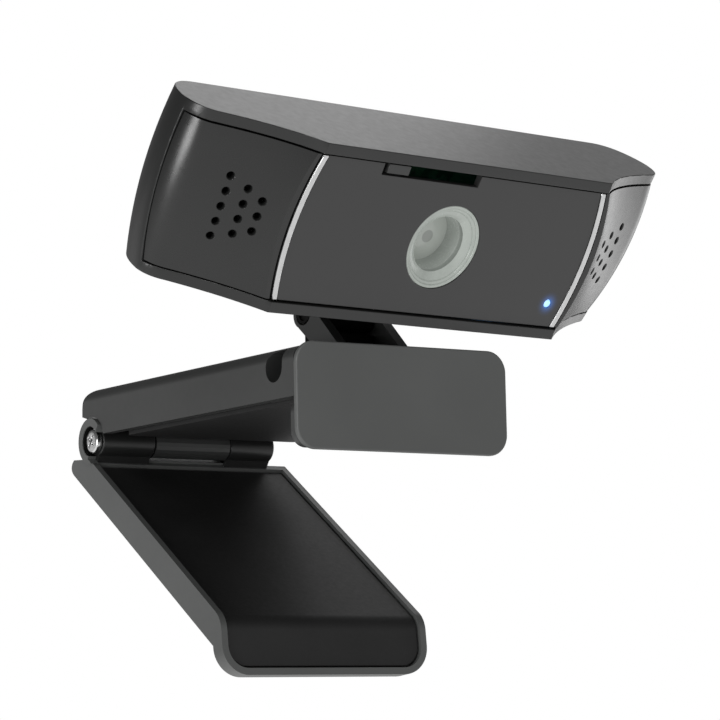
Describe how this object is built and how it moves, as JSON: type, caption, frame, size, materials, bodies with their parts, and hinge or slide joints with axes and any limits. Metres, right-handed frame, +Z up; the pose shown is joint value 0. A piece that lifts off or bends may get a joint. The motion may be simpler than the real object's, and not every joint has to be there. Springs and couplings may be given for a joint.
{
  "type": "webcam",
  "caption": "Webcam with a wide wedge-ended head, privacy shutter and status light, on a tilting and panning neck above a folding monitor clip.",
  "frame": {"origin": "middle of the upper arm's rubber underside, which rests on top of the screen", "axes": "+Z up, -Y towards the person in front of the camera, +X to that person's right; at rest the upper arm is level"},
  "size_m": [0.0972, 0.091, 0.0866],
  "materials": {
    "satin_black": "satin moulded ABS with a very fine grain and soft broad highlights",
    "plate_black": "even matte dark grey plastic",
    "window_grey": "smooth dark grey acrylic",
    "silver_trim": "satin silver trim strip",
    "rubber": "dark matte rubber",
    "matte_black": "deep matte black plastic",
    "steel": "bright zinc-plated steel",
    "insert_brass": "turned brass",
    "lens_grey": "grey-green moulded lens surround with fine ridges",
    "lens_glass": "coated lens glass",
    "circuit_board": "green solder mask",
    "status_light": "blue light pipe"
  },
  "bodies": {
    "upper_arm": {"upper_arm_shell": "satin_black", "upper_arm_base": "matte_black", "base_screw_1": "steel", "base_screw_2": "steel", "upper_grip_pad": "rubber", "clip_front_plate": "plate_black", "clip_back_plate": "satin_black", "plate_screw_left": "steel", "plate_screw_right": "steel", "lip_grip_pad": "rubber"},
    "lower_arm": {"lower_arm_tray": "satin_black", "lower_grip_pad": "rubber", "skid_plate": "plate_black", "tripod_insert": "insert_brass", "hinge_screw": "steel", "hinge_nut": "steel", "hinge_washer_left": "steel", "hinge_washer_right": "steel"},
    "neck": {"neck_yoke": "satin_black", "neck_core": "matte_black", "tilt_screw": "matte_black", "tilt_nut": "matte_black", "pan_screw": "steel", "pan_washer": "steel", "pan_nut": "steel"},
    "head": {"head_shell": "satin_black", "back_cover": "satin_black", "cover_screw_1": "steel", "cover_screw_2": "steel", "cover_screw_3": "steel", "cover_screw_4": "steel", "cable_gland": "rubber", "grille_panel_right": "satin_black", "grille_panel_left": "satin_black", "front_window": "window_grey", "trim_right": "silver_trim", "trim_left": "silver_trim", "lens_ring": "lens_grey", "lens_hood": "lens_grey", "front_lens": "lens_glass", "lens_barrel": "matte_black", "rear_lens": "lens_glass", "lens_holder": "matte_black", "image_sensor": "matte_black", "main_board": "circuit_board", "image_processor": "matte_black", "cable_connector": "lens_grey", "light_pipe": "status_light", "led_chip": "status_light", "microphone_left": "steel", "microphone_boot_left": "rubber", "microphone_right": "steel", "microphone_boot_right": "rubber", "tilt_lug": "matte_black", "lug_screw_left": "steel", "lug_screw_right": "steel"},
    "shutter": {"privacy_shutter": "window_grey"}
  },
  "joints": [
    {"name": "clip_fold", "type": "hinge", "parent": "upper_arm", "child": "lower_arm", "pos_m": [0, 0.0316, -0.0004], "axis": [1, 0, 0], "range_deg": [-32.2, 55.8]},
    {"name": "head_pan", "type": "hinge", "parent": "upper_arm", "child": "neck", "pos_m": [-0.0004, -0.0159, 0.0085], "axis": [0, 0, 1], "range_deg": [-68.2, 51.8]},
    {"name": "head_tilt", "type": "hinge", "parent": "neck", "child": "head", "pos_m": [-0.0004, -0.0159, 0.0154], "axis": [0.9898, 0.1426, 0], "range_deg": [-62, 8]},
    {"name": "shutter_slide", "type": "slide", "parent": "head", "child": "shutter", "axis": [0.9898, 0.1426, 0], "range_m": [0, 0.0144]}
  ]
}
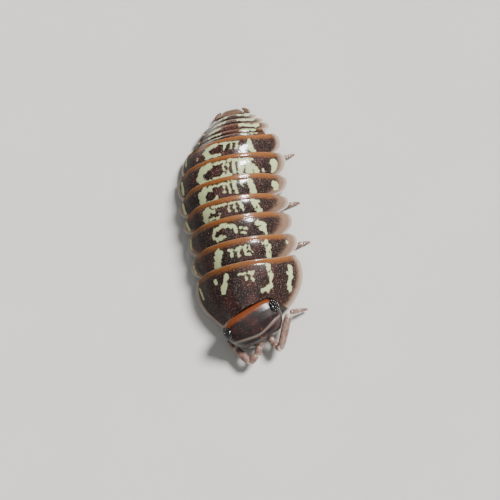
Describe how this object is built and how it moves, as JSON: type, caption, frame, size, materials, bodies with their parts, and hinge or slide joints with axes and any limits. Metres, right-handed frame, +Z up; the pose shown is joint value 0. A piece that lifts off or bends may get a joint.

◇ ◇ ◇ ◇ ◇

Repeat every entry exactly as written above.

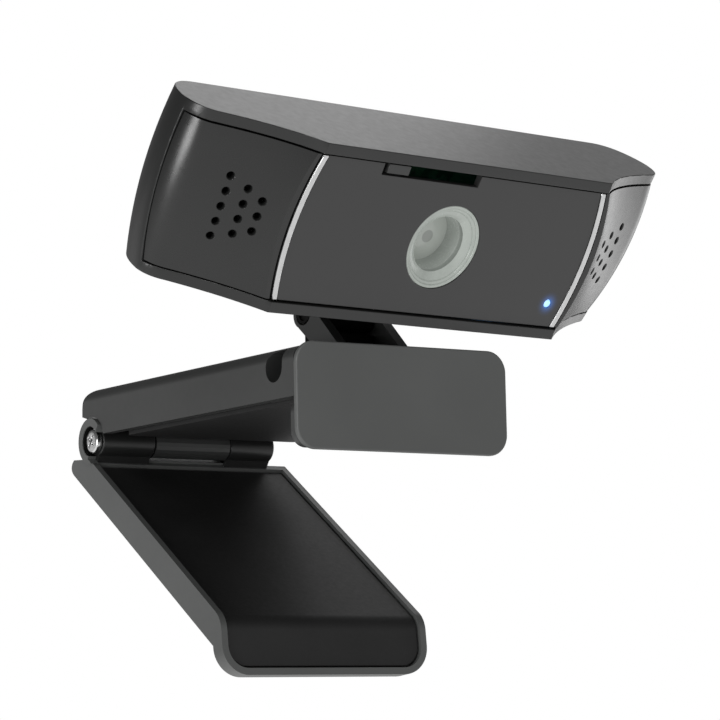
Describe how this object is built and how it moves, as JSON: type, caption, frame, size, materials, bodies with their parts, and hinge or slide joints with axes and any limits. Metres, right-handed frame, +Z up; the pose shown is joint value 0. A piece that lifts off or bends may get a joint. The motion may be simpler than the real object's, and not every joint has to be there. Springs and couplings may be given for a joint.
{
  "type": "webcam",
  "caption": "Webcam with a wide wedge-ended head, privacy shutter and status light, on a tilting and panning neck above a folding monitor clip.",
  "frame": {"origin": "middle of the upper arm's rubber underside, which rests on top of the screen", "axes": "+Z up, -Y towards the person in front of the camera, +X to that person's right; at rest the upper arm is level"},
  "size_m": [0.0972, 0.091, 0.0866],
  "materials": {
    "satin_black": "satin moulded ABS with a very fine grain and soft broad highlights",
    "plate_black": "even matte dark grey plastic",
    "window_grey": "smooth dark grey acrylic",
    "silver_trim": "satin silver trim strip",
    "rubber": "dark matte rubber",
    "matte_black": "deep matte black plastic",
    "steel": "bright zinc-plated steel",
    "insert_brass": "turned brass",
    "lens_grey": "grey-green moulded lens surround with fine ridges",
    "lens_glass": "coated lens glass",
    "circuit_board": "green solder mask",
    "status_light": "blue light pipe"
  },
  "bodies": {
    "upper_arm": {"upper_arm_shell": "satin_black", "upper_arm_base": "matte_black", "base_screw_1": "steel", "base_screw_2": "steel", "upper_grip_pad": "rubber", "clip_front_plate": "plate_black", "clip_back_plate": "satin_black", "plate_screw_left": "steel", "plate_screw_right": "steel", "lip_grip_pad": "rubber"},
    "lower_arm": {"lower_arm_tray": "satin_black", "lower_grip_pad": "rubber", "skid_plate": "plate_black", "tripod_insert": "insert_brass", "hinge_screw": "steel", "hinge_nut": "steel", "hinge_washer_left": "steel", "hinge_washer_right": "steel"},
    "neck": {"neck_yoke": "satin_black", "neck_core": "matte_black", "tilt_screw": "matte_black", "tilt_nut": "matte_black", "pan_screw": "steel", "pan_washer": "steel", "pan_nut": "steel"},
    "head": {"head_shell": "satin_black", "back_cover": "satin_black", "cover_screw_1": "steel", "cover_screw_2": "steel", "cover_screw_3": "steel", "cover_screw_4": "steel", "cable_gland": "rubber", "grille_panel_right": "satin_black", "grille_panel_left": "satin_black", "front_window": "window_grey", "trim_right": "silver_trim", "trim_left": "silver_trim", "lens_ring": "lens_grey", "lens_hood": "lens_grey", "front_lens": "lens_glass", "lens_barrel": "matte_black", "rear_lens": "lens_glass", "lens_holder": "matte_black", "image_sensor": "matte_black", "main_board": "circuit_board", "image_processor": "matte_black", "cable_connector": "lens_grey", "light_pipe": "status_light", "led_chip": "status_light", "microphone_left": "steel", "microphone_boot_left": "rubber", "microphone_right": "steel", "microphone_boot_right": "rubber", "tilt_lug": "matte_black", "lug_screw_left": "steel", "lug_screw_right": "steel"},
    "shutter": {"privacy_shutter": "window_grey"}
  },
  "joints": [
    {"name": "clip_fold", "type": "hinge", "parent": "upper_arm", "child": "lower_arm", "pos_m": [0, 0.0316, -0.0004], "axis": [1, 0, 0], "range_deg": [-32.2, 55.8]},
    {"name": "head_pan", "type": "hinge", "parent": "upper_arm", "child": "neck", "pos_m": [-0.0004, -0.0159, 0.0085], "axis": [0, 0, 1], "range_deg": [-68.2, 51.8]},
    {"name": "head_tilt", "type": "hinge", "parent": "neck", "child": "head", "pos_m": [-0.0004, -0.0159, 0.0154], "axis": [0.9898, 0.1426, 0], "range_deg": [-62, 8]},
    {"name": "shutter_slide", "type": "slide", "parent": "head", "child": "shutter", "axis": [0.9898, 0.1426, 0], "range_m": [0, 0.0144]}
  ]
}
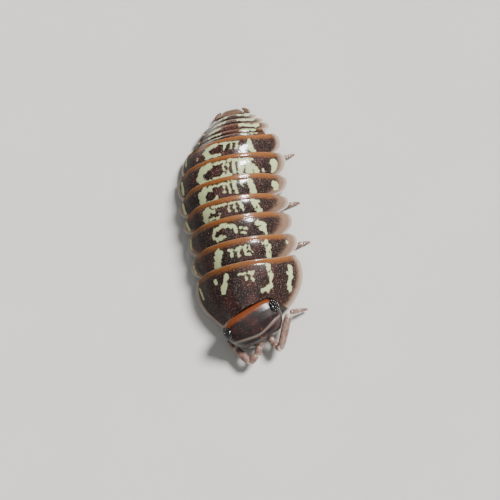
Describe how this object is built and how it moves, as JSON: type, caption, frame, size, materials, bodies with their parts, and hinge or slide joints with axes and any limits. Metres, right-handed frame, +Z up; the pose shown is joint value 0. A piece that lifts off or bends may get a joint.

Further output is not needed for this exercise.